3D code data
** BEGIN **
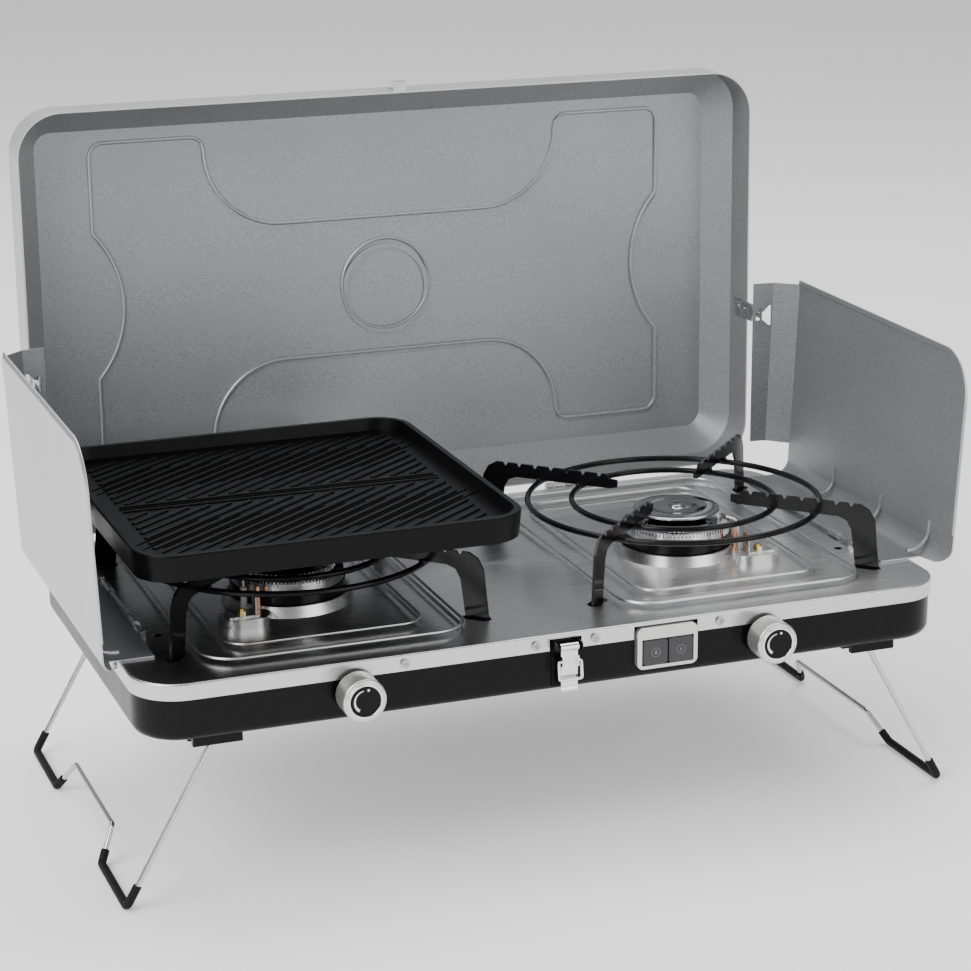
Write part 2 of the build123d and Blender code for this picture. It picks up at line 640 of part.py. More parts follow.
with BuildPart() as hinge_pins:
    for s in (-1, 1):
        with Locations(Plane(origin=(s * hinge_x, hinge_y, hinge_z), z_dir=(1, 0, 0))):
            Cylinder(1.5, 58)
hinge_pins.part.label = "hinge_pins"
export_step(hinge_pins.part, "parts/hinge_pins.step")

# --- wind shields: deck flange, bend, upright panel, rear strip and slotted tab ---
with BuildPart() as panel_outline:
    with BuildSketch(Plane(origin=(282, 0, 0), x_dir=(0, 1, 0), z_dir=(1, 0, 0))):
        with BuildLine():
            Line((deck_y - 112, top - 1), (deck_y - 112, top + 1.7))
            Line((deck_y - 112, top + 1.7), (deck_y - 131, top + 2.6))
            ThreePointArc((deck_y - 131, top + 2.6), (deck_y - 140.9, top + 6.7), (deck_y - 145, top + 16.6))
            Line((deck_y - 145, top + 16.6), (deck_y - 147, top + 131))
            ThreePointArc((deck_y - 147, top + 131), (deck_y - 137.2, top + 155.2), (deck_y - 113, top + 165))
            Line((deck_y - 113, top + 165), (deck_y + 135.2, top + 167))
            Line((deck_y + 135.2, top + 167), (deck_y + 135.2, top - 1))
            Line((deck_y + 135.2, top - 1), (deck_y - 112, top - 1))
        make_face()
    extrude(amount=64)

with BuildPart() as windshield_right:
    with BuildSketch(Plane(origin=(0, deck_y + 136, 0), x_dir=(1, 0, 0), z_dir=(0, -1, 0))):
        with BuildLine():
            flat = Line((289.4, top + 0.2), (319.0, top + 0.2))
            curve = TangentArc(flat @ 1, (334.2, top + 16.5), tangent=flat % 1)
            Line(curve @ 1, (341.0, top + 168))
            offset(amount=1.2, side=Side.LEFT)
        make_face()
    extrude(amount=290)
    add(panel_outline.part, mode=Mode.INTERSECT)
    with BuildSketch(Plane.XY.offset(top + 28)):
        with BuildLine():
            Polyline((333.6, deck_y + 134.4), (318.0, deck_y + 150.0), (304.6, deck_y + 151.6))
            offset(amount=1.2, side=Side.RIGHT)
        make_face()
    with BuildSketch(Plane.XY.offset(top + 167.0)):
        with BuildLine():
            Polyline((339.8, deck_y + 134.4), (322.4, deck_y + 149.2), (304.6, deck_y + 151.6))
            offset(amount=1.2, side=Side.RIGHT)
        make_face()
    loft()
    for ry in (-40, 40):
        with Locations(Plane(origin=(shield_pivot_x, deck_y + ry, shield_pivot_z), z_dir=(0, 1, 0))):
            Cylinder(2.8, 16)
        with Locations((shield_pivot_x + 2.3, deck_y + ry, top + 0.8)):
            Box(3.4, 16, 1.2)
        with Locations(Plane(origin=(shield_pivot_x, deck_y + ry, shield_pivot_z), z_dir=(0, 1, 0))):
            Cylinder(1.6, 17, mode=Mode.SUBTRACT)
    with BuildSketch(Plane(origin=(0, deck_y + 156, 0), x_dir=(1, 0, 0), z_dir=(0, -1, 0))):
        with BuildLine():
            Polyline(
                (307.2, top + 134.8), (313.6, top + 134.8), (318.6, top + 130.4), (320.6, top + 130.4),
                (320.6, top + 147.6), (318.6, top + 147.6), (313.6, top + 142.2), (307.2, top + 142.2), close=True)
        make_face()
    extrude(amount=10, mode=Mode.SUBTRACT)
windshield_right.part.label = "windshield_right"
export_step(windshield_right.part, "parts/windshield_right.step")

with BuildPart() as windshield_left:
    mirror(windshield_right.part, about=Plane.YZ)
windshield_left.part.label = "windshield_left"
export_step(windshield_left.part, "parts/windshield_left.step")

with BuildPart() as shield_rods:
    for s in (-1, 1):
        with Locations(Plane(origin=(s * shield_pivot_x, deck_y, shield_pivot_z), z_dir=(0, 1, 0))):
            Cylinder(1.5, 138)
shield_rods.part.label = "shield_rods"
export_step(shield_rods.part, "parts/shield_rods.step")

with BuildPart() as rod_lugs:
    for s in (-1, 1):
        for ry in (-66, 66):
            with Locations((s * shield_pivot_x, deck_y + ry, top + 2.4)):
                Box(4.4, 4, 4.8)
            with Locations(Plane(origin=(s * shield_pivot_x, deck_y + ry, shield_pivot_z), z_dir=(0, 1, 0))):
                Cylinder(1.5, 5, mode=Mode.SUBTRACT)
rod_lugs.part.label = "rod_lugs"
export_step(rod_lugs.part, "parts/rod_lugs.step")

# --- folding wire legs with rubber sleeves, and their brackets ---
def leg_point(s, along, y):
    """Point in the slanted plane of a leg frame, measured down from its pivot."""
    return (s * (leg_pivot_x + along * math.sin(leg_angle)), y, leg_pivot_z - along * math.cos(leg_angle))


for s, side in sides:
    leg_wire = wire_solid(
        [leg_point(s, 0, leg_front_y + 13), leg_point(s, 0, leg_front_y), leg_point(s, foot_s, leg_front_y),
         leg_point(s, foot_s, leg_front_y + 79), leg_point(s, foot_s - 26, leg_front_y + 95),
         leg_point(s, foot_s - 26, leg_rear_y - 95), leg_point(s, foot_s, leg_rear_y - 79),
         leg_point(s, foot_s, leg_rear_y), leg_point(s, 0, leg_rear_y), leg_point(s, 0, leg_rear_y - 13)],
        4.0, leg_wire_r)
    with BuildPart() as leg:
        add(leg_wire)
    leg.part.label = "leg_" + side
    export_step(leg.part, "parts/leg_" + side + ".step")

    tubes = []
    for edge_y, way in ((leg_front_y, 1), (leg_rear_y, -1)):
        run = [leg_point(s, foot_s - 17, edge_y), leg_point(s, foot_s, edge_y),
               leg_point(s, foot_s, edge_y + way * 79), leg_point(s, foot_s - 9, edge_y + way * 84.5)]
        tubes.append(wire_solid(run, 4.0, sleeve_r) - wire_solid(run, 4.0, leg_wire_r + 0.04))
    with BuildPart() as sleeves:
        add(tubes)
    sleeves.part.label = "leg_sleeves_" + side
    export_step(sleeves.part, "parts/leg_sleeves_" + side + ".step")

with BuildPart() as leg_brackets:
    for s in (-1, 1):
        for edge_y, way in ((leg_front_y, 1), (leg_rear_y, -1)):
            with Locations((s * leg_pivot_x, edge_y + way * 1.0, top - 45.1)):
                Box(36, 23, 1.8)
            with Locations((s * leg_pivot_x, edge_y + way * 8.5, top - 49.2)):
                Box(36, 8.0, 8.6)
            with Locations((s * leg_pivot_x, edge_y - way * 8.0, top - 48.6)):
                Box(36, 5.0, 7.0)
            with Locations(Plane(origin=(s * leg_pivot_x, edge_y + way * 8.5, leg_pivot_z), z_dir=(0, 1, 0))):
                Cylinder(leg_wire_r + 0.08, 10, mode=Mode.SUBTRACT)
leg_brackets.part.label = "leg_brackets"
export_step(leg_brackets.part, "parts/leg_brackets.step")
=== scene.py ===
"""Looks of the two-burner camping stove.

Finishes for the CAD nodes, surface details, light, floor and camera.
"""
import json
import math
import random

import bmesh
import bpy
from mathutils import Matrix, Vector


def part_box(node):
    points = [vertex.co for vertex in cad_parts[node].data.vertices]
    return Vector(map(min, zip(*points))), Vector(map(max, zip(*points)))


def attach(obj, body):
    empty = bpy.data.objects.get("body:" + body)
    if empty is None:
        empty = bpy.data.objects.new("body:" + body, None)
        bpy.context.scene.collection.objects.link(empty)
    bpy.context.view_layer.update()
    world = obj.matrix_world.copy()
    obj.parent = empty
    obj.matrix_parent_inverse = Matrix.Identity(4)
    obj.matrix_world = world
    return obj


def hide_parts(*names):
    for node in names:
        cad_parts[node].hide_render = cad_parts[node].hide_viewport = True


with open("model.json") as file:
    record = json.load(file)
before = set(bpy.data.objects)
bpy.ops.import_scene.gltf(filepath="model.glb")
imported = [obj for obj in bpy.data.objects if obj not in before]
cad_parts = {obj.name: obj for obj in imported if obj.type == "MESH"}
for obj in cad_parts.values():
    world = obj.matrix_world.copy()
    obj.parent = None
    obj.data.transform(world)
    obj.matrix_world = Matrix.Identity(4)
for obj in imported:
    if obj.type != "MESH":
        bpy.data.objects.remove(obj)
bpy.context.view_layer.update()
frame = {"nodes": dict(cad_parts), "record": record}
random.seed(4)

MM = 0.001
SIDES = ((-1, "left"), (1, "right"))

# Middle of the deck, its top level, and the record's colour of each slot.
deck_low, deck_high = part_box("top_deck")
DECK_Y = (deck_low.y + deck_high.y) / 2
TOP = deck_high.z
COLOURS = {m["slot"]: m["base_color"] for m in frame["record"]["materials"]}


def on_deck(x, y, z):
    """Row coordinates of a point in mm from the middle of the deck's top."""
    return x * MM, DECK_Y + y * MM, TOP + z * MM


# ---------------------------------------------------------------- materials

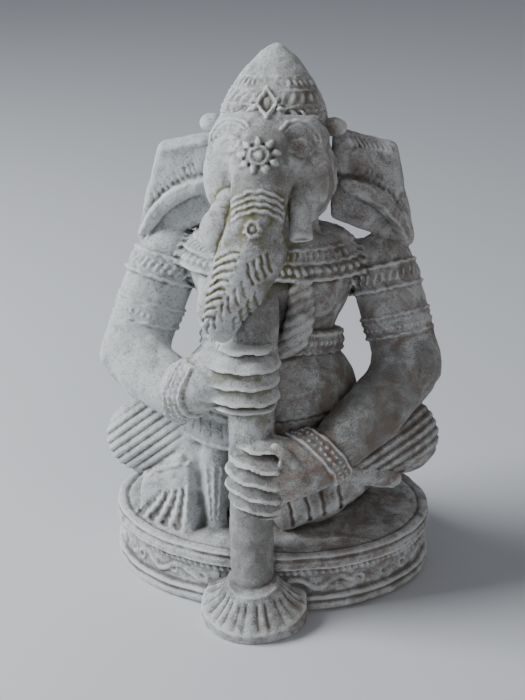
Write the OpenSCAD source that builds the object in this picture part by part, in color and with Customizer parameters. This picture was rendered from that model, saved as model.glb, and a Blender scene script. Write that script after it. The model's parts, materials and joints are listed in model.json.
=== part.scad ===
** END **
- _Aim of the exercise_
Output only the lines from the one containing "with Locations((s * leg_pivot_x, edge_y + way * 8.5, top" through the one containing "before = set(bpy.data.objects)", inclusive, exactly as written.

- _Finished answer_
            with Locations((s * leg_pivot_x, edge_y + way * 8.5, top - 49.2)):
                Box(36, 8.0, 8.6)
            with Locations((s * leg_pivot_x, edge_y - way * 8.0, top - 48.6)):
                Box(36, 5.0, 7.0)
            with Locations(Plane(origin=(s * leg_pivot_x, edge_y + way * 8.5, leg_pivot_z), z_dir=(0, 1, 0))):
                Cylinder(leg_wire_r + 0.08, 10, mode=Mode.SUBTRACT)
leg_brackets.part.label = "leg_brackets"
export_step(leg_brackets.part, "parts/leg_brackets.step")
=== scene.py ===
"""Looks of the two-burner camping stove.

Finishes for the CAD nodes, surface details, light, floor and camera.
"""
import json
import math
import random

import bmesh
import bpy
from mathutils import Matrix, Vector


def part_box(node):
    points = [vertex.co for vertex in cad_parts[node].data.vertices]
    return Vector(map(min, zip(*points))), Vector(map(max, zip(*points)))


def attach(obj, body):
    empty = bpy.data.objects.get("body:" + body)
    if empty is None:
        empty = bpy.data.objects.new("body:" + body, None)
        bpy.context.scene.collection.objects.link(empty)
    bpy.context.view_layer.update()
    world = obj.matrix_world.copy()
    obj.parent = empty
    obj.matrix_parent_inverse = Matrix.Identity(4)
    obj.matrix_world = world
    return obj


def hide_parts(*names):
    for node in names:
        cad_parts[node].hide_render = cad_parts[node].hide_viewport = True


with open("model.json") as file:
    record = json.load(file)
before = set(bpy.data.objects)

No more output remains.